Request: Pull out every line with the word "node".

■ ■ ■ ■ ■

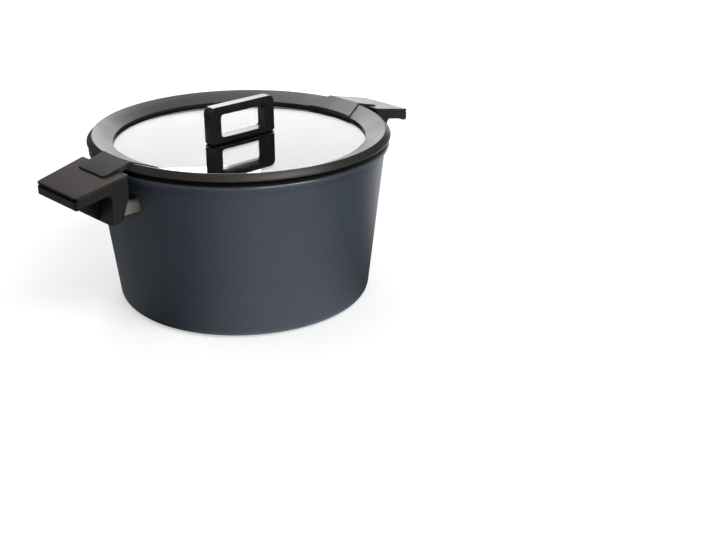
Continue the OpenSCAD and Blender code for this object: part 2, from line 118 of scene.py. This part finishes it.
def softenedCopy(node, name, body, material, edge, reshape=None):
    # a CAD piece with the small radii that its mould or die leaves along the edges
    bm = bmesh.new()
    bm.from_mesh(nodes[node].data)
    bmesh.ops.remove_doubles(bm, verts=bm.verts, dist=meshLook["weld"])
    if reshape is not None:
        reshape(bm)
    if edge is not None:
        bmesh.ops.dissolve_limit(
            bm, angle_limit=math.radians(meshLook["flat"]), verts=bm.verts, edges=bm.edges)
    for face in bm.faces:
        face.smooth = True
        face.material_index = 0
    mesh = bpy.data.meshes.new(name)
    bm.to_mesh(mesh)
    bm.free()
    if "custom_normal" in mesh.attributes:
        mesh.attributes.remove(mesh.attributes["custom_normal"])
    mesh.materials.clear()
    mesh.materials.append(material)
    piece = bpy.data.objects.new(name, mesh)
    bpy.context.scene.collection.objects.link(piece)
    if edge is None:
        mesh.set_sharp_from_angle(angle=math.radians(meshLook["sharp"]))
    else:
        bevel = piece.modifiers.new("edge", "BEVEL")
        bevel.limit_method, bevel.angle_limit = "ANGLE", math.radians(edge["sharper"])
        bevel.width, bevel.segments, bevel.profile = edge["width"], edge["segments"], 0.5
        bevel.use_clamp_overlap = False
        shading = piece.modifiers.new("shading", "WEIGHTED_NORMAL")
        shading.weight, shading.keep_sharp = meshLook["faceWeight"], False
    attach(piece, body)
    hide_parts(node)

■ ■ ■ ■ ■

Exercise response:
def softenedCopy(node, name, body, material, edge, reshape=None):
    bm.from_mesh(nodes[node].data)
    hide_parts(node)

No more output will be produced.